On commence par un "Cherokee" difficilement reconnaissable, mais servant de point de départ à une déferlante d'énergie de la part des trois musiciens. On en ressortirait assez rapidement lessivé, mais au bout de six minutes, la tension diminue de quelques crans avec "Softly As in a Morning Sunrise" ; en tout cas le ton est donné.

Ce deuxième thème permet ainsi de mieux apprécier le superbe son du saxophone, à la fois plein et fragile, maîtrisé et pourtant semblant s'échapper à tout instant.

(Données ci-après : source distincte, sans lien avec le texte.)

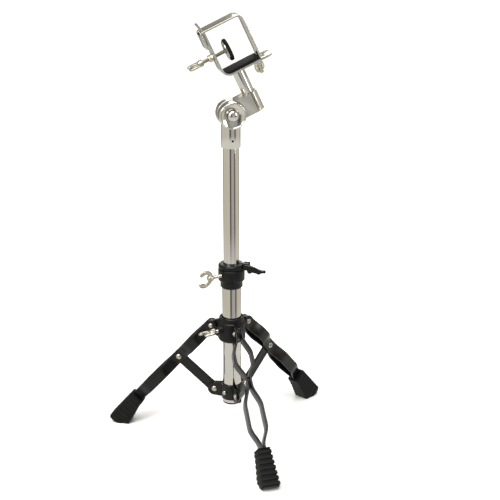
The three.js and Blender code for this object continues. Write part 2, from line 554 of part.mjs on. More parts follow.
addPiece(head, 'tilter_bolt', alongY(turned([
  [0, HUB_FRONT_Y - 4.4], [4, HUB_FRONT_Y - 3.9], [7, HUB_FRONT_Y - 2.2], [9.2, HUB_FRONT_Y + 0.6],
  [9.2, HUB_FRONT_Y + 2.6 - GAP], [TILTER_BOLT_R, HUB_FRONT_Y + 2.6 - GAP],
  [TILTER_BOLT_R, HUB_BACK_Y + 15], [0, HUB_BACK_Y + 15]], 28)), CHROME);
addPiece(head, 'tilter_washer', alongY(ring(TILTER_BOLT_R + GAP, 9, HUB_BACK_Y + GAP, HUB_BACK_Y + 2, 28)), NICKEL);
addPiece(head, 'tilter_wing_nut', alongY(geometryOf(wingNut(TILTER_BOLT_R + GAP, 1.05, 10))
  .rotateZ(rad(35))).translate(0, HUB_BACK_Y + 2 + GAP, 0), NICKEL);

// ---------- head post ----------
addPiece(head, 'head_post', ring(POST_R - 1.5, POST_R, SLEEVE_LOW + 2 + GAP, PLATE_W - GAP, 32)
  .translate(POST_U, POST_Y, 0), CHROME);

// ---------- clamp frame, bent from one strip ----------
const depthLow = POST_Y - CLAMP_DEPTH / 2;
const depthHigh = POST_Y + CLAMP_DEPTH / 2;
const BEND_R = 14.4;                      // outer radius of the frame's lower corner
const bend = { u: SIDE_U + BEND_R, w: PLATE_W + BEND_R };
const sideLean = 1.4;                   // the side plate's tongue leans out at its top
const TONGUE_TOP_W = 143.4;
const TONGUE_HALF = 7;
const frameOutline = [
  [PLATE_END_U, PLATE_W], [PLATE_END_U, PLATE_W + SHEET],
  ...arc(bend.u, bend.w, BEND_R - SHEET, 270, 180, 7), [SIDE_U + SHEET, SIDE_TOP_W - 5],
  [SIDE_U + SHEET - sideLean, SIDE_TOP_W + 2], [SIDE_U + SHEET - 3.6, TONGUE_TOP_W],
  [SIDE_U - 3.6, TONGUE_TOP_W], [SIDE_U - sideLean, SIDE_TOP_W + 2], [SIDE_U, SIDE_TOP_W - 5],
  ...arc(bend.u, bend.w, BEND_R, 180, 270, 7)];
const shoulderCut = (yLow, yHigh) => box(0, SIDE_U + 10, yLow, yHigh, GATE_BAR_W - GAP, TONGUE_TOP_W + 4);
const studHole = rod(SCREW_R + GAP, PLATE_W - 5, PLATE_W + 10, 18).translate(STUD_U, POST_Y, 0);
const pressHole = alongX(rod(SCREW_R + GAP, SIDE_U - 5, SIDE_U + 10, 18)).translate(0, POST_Y, PRESS_W);
const endCorner = plate([[PLATE_END_U - 6, depthHigh + 1], [PLATE_END_U + 1, depthHigh - 6],
  [PLATE_END_U + 1, depthHigh + 1]], PLATE_W - 2, PLATE_W + SHEET + 2);
const endCornerNear = plate([[PLATE_END_U - 6, depthLow - 1], [PLATE_END_U + 1, depthLow - 1],
  [PLATE_END_U + 1, depthLow + 6]], PLATE_W - 2, PLATE_W + SHEET + 2);
addPiece(head, 'clamp_frame', cut(solid(uprightPlate(frameOutline, depthLow, depthHigh)),
  shoulderCut(depthLow - 1, POST_Y - TONGUE_HALF), shoulderCut(POST_Y + TONGUE_HALF, depthHigh + 1),
  studHole, pressHole, endCorner, endCornerNear), NICKEL);

// hooked gate: a flap outside the side plate, the top bar, a wide bend and the side bar
const FLAP_LOW_W = 105;
const FLAP_GAP = 2.4;
const flapOut = SIDE_U - FLAP_GAP - SHEET;
const gateOut = GATE_SIDE_U + SHEET;
const gateTop = GATE_BAR_W + SHEET;
const GATE_BEND_R = 12.4;
const HOOK_R = 4.5;
const GATE_LOW_W = PLATE_W + SHEET + GAP;
const gateOutline = [
  [flapOut, FLAP_LOW_W], [flapOut + SHEET, FLAP_LOW_W],
  ...arc(flapOut + HOOK_R, gateTop - HOOK_R, HOOK_R - SHEET, 180, 90, 3),
  ...arc(gateOut - GATE_BEND_R, gateTop - GATE_BEND_R, GATE_BEND_R - SHEET, 90, 0, 7),
  [GATE_SIDE_U, GATE_LOW_W], [gateOut, GATE_LOW_W],
  ...arc(gateOut - GATE_BEND_R, gateTop - GATE_BEND_R, GATE_BEND_R, 0, 90, 7),
  ...arc(flapOut + HOOK_R, gateTop - HOOK_R, HOOK_R, 90, 180, 4)];
const hookSlot = box(SIDE_U - 5, SIDE_U + SHEET + 0.5, POST_Y - TONGUE_HALF - 0.5, POST_Y + TONGUE_HALF + 0.5,
  GATE_BAR_W - 4, gateTop + 4);
addPiece(head, 'clamp_gate', cut(solid(uprightPlate(gateOutline, depthLow + 1, depthHigh - 1)), hookSlot), NICKEL);

// the stud is forged with a block that is welded inside the gate's side bar
const studBlock = box(STUD_U - 4, GATE_SIDE_U - GAP, POST_Y - 6, POST_Y + 6, GATE_LOW_W, GATE_LOW_W + 2.3);
const STUD_LOW_W = 34;
addPiece(head, 'gate_stud', join(studBlock,
  rod(SCREW_R, STUD_LOW_W, GATE_LOW_W + 2, 18).translate(STUD_U, POST_Y, 0)), NICKEL);
const gateNut = geometryOf(wingNut(SCREW_R + GAP, 0.72, 8)).rotateX(Math.PI).rotateZ(rad(50))
  .translate(STUD_U, POST_Y, PLATE_W - GAP);
addPiece(head, 'gate_wing_nut', gateNut, NICKEL);

// the pad follows the bend at one end and lies over the stud's block at the other
const padW = PLATE_W + SHEET + GAP;
const padTopW = padW + PAD_THICK;
const blockTopW = GATE_LOW_W + 2.3 + GAP;
const padEndU = GATE_SIDE_U - 2 * GAP;
addPiece(head, 'clamp_pad', uprightPlate([
  [24.2, padW + 0.6], [bend.u, padW], [STUD_U - 4 - GAP, padW], [STUD_U - 4 - GAP, blockTopW],
  [padEndU, blockTopW], [padEndU, padTopW], [19.4, padTopW], [19.4, padW + 3.4], [21.5, padW + 1.9]],
depthLow + 0.5, depthHigh - 0.5), BLACK_RUBBER);

// ---------- pressure screw with its plate and pad ----------
const NUT_LENGTH = 7;
addPiece(head, 'pressure_nut', cut(solid(alongX(turned([[0, SIDE_U - GAP - NUT_LENGTH],
  [5.8, SIDE_U - GAP - NUT_LENGTH], [5.8, SIDE_U - GAP], [0, SIDE_U - GAP]], 6))),
alongX(rod(SCREW_R + GAP, SIDE_U - 12, SIDE_U + 4, 18))).translate([0, POST_Y, PRESS_W]), NICKEL);

const WING_FACE_U = -4;
const pressScrew = geometryOf(wingScrew(-PRESS_PLATE_U + GAP, -WING_FACE_U)).rotateZ(rad(90));
addPiece(head, 'pressure_screw', alongX(pressScrew).rotateZ(Math.PI).translate(0, POST_Y, PRESS_W), NICKEL);

const PLATE_RIM = 2;
addPiece(head, 'pressure_plate', alongX(turned([
  [0, PRESS_PLATE_U], [5, PRESS_PLATE_U], [6, PRESS_PLATE_U + 1.4], [PRESS_R - 3, PRESS_PLATE_U + 1.4],
  [PRESS_R - 2, PRESS_PLATE_U + 2], [PRESS_R - 2, PRESS_PLATE_U + 1.4 + PLATE_RIM],
  [0, PRESS_PLATE_U + 1.4 + PLATE_RIM]], 36)).translate(0, POST_Y, PRESS_W), NICKEL);
const padU = PRESS_PLATE_U + 1.4 + PLATE_RIM + GAP;
addPiece(head, 'pressure_pad', alongX(turned([[0, padU], [PRESS_R, padU], [PRESS_R, padU + 4],
  [PRESS_R - 1, padU + 5], [0, padU + 5]], 36)).translate(0, POST_Y, PRESS_W), BLACK_RUBBER);

export default model;
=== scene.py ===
import json
import math
import bpy
import bmesh
from mathutils import Matrix, Vector
from mathutils.bvhtree import BVHTree


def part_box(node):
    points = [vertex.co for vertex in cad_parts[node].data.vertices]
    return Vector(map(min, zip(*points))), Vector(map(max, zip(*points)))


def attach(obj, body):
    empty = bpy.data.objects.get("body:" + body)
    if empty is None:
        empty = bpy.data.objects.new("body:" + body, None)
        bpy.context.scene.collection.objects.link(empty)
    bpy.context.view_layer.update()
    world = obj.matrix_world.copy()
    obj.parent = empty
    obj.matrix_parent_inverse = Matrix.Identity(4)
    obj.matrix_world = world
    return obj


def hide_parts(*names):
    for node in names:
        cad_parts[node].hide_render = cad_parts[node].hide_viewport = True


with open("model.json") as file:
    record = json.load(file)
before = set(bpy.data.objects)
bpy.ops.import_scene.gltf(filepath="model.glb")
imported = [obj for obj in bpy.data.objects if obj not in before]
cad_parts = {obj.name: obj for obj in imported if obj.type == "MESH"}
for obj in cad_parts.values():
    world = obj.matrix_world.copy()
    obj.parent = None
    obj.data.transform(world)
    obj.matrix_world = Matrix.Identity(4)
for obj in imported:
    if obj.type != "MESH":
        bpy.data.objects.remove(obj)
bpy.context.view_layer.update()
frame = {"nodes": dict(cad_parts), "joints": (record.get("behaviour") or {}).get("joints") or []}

joints = {joint["name"]: joint for joint in frame["joints"]}

# ---------------------------------------------------------------------------- camera and studio
# A long lens looks down on the stand from a little to its left, as in a product shot. The floor is
# a white paper sweep under one wide overhead light and three softboxes. The plating shows the
# room's walls, which are pale flats with dark openings between them.
up = Vector((0, 0, 1))
column_foot = Vector(joints["column_swivel"]["pos_m"])
column_foot.z = 0
camera_azimuth = math.radians(-11.56)
camera_distance = 1.767
camera_height = 0.911
camera_pitch = math.radians(18.70)
camera_turn = math.radians(-0.94)
lens_mm = 86.4

camera_data = bpy.data.cameras.new("camera")
camera_data.lens = lens_mm
camera_data.sensor_width = 36
camera = bpy.data.objects.new("camera", camera_data)
bpy.context.scene.collection.objects.link(camera)
away = Vector((math.sin(camera_azimuth), -math.cos(camera_azimuth), 0))
camera.location = column_foot + away * camera_distance + up * camera_height
camera.rotation_euler = (math.pi / 2 - camera_pitch, 0, camera_azimuth + camera_turn)
bpy.context.scene.camera = camera
bpy.context.scene.view_settings.view_transform = "Standard"


def linear(hex_colour):
    """sRGB hex to the linear colour that shaders take."""
    parts = [int(hex_colour[i:i + 2], 16) / 255 for i in (1, 3, 5)]
    return [c / 12.92 if c <= 0.04045 else ((c + 0.055) / 1.055) ** 2.4 for c in parts] + [1]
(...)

L'ambiance est différente et une walking bass s'installe et restera pour une très grande partie de l'album, alors que la batterie est plus là pour ponctuer le discours du leader. Malgré l'aspect souvent très déstructuré de la musique, le trio présente ainsi une réelle unité permettant d'éviter l'ennui généré par l'un des travers fréquents de cette musique qu'est l'impression que chaque musicien joue pour lui-même. Ce second thème n'est jamais exposé dans son intégralité à la suite car le saxophoniste parvient parfaitement à faire rentrer les standards dans son esthétique ; ce qui justifie pleinement le recours à ce matériau.

A cet égard, le "What's New" est un petit chef-d'œuvre, car si d'une manière générale l'expression est à vif, au point de se faire elle-même tranchante, elle trouve sur cette ballade son versant lyrique. Le jeu de Charles Gayle en fait ressortir le caractère poignant comme d'autres interprètes illustreraient le blues, la nostalgie ou le romantisme qu'elle contient ; et c'est bien dans ces orientations multiples en fonction de la personnalité du musicien que réside la magie du jazz. De la même manière, son "Giant Steps" montre une plus grande attention accordée à la mélodie que sur beaucoup d'autres versions se focalisant sur ses accords.

On retrouve dans les compositions originales de fortes teintes de la dimension plus spirituelle du free jazz et ainsi " Holy Redemption " enchaîne dans la même veine que le "What's New", mais dans un crescendo qui va exacerber l'expressivité pour se terminer sur une relecture du "Ghosts" d'Albert Ayler, sans doute le musicien dont on entend le plus l'influence chez Charles Gayle.

Un morceau avec un groove ou un swing plus affirmé (comme on peut en entendre dans d'autres prestations du saxophoniste) aurait bien trouvé sa place dans cet enregistrement et aurait permis au plus grand nombre de rentrer dans cette musique pas toujours facile. La caractéristique principale du point de vue musical du free, qui n'est pas la liberté mais l'abstraction, se trouve présente dans cette musique sous la forme du sous-entendu. Il est présent ici d'une part dans l'exagération, le déferlement de la batterie et de la contrebasse sur "Cherokee" ou sur "Praising the Lord" repose sur un swing sous-entendu. On le retrouve d'autre part sous forme de rétention avec "Softly As in a Morning Sunrise" dont ne sont gardées que les notes significatives du thème, mais dont la mélodie est déjà sous-entendue dans l'improvisation avant même qu'elle ne soit exposée.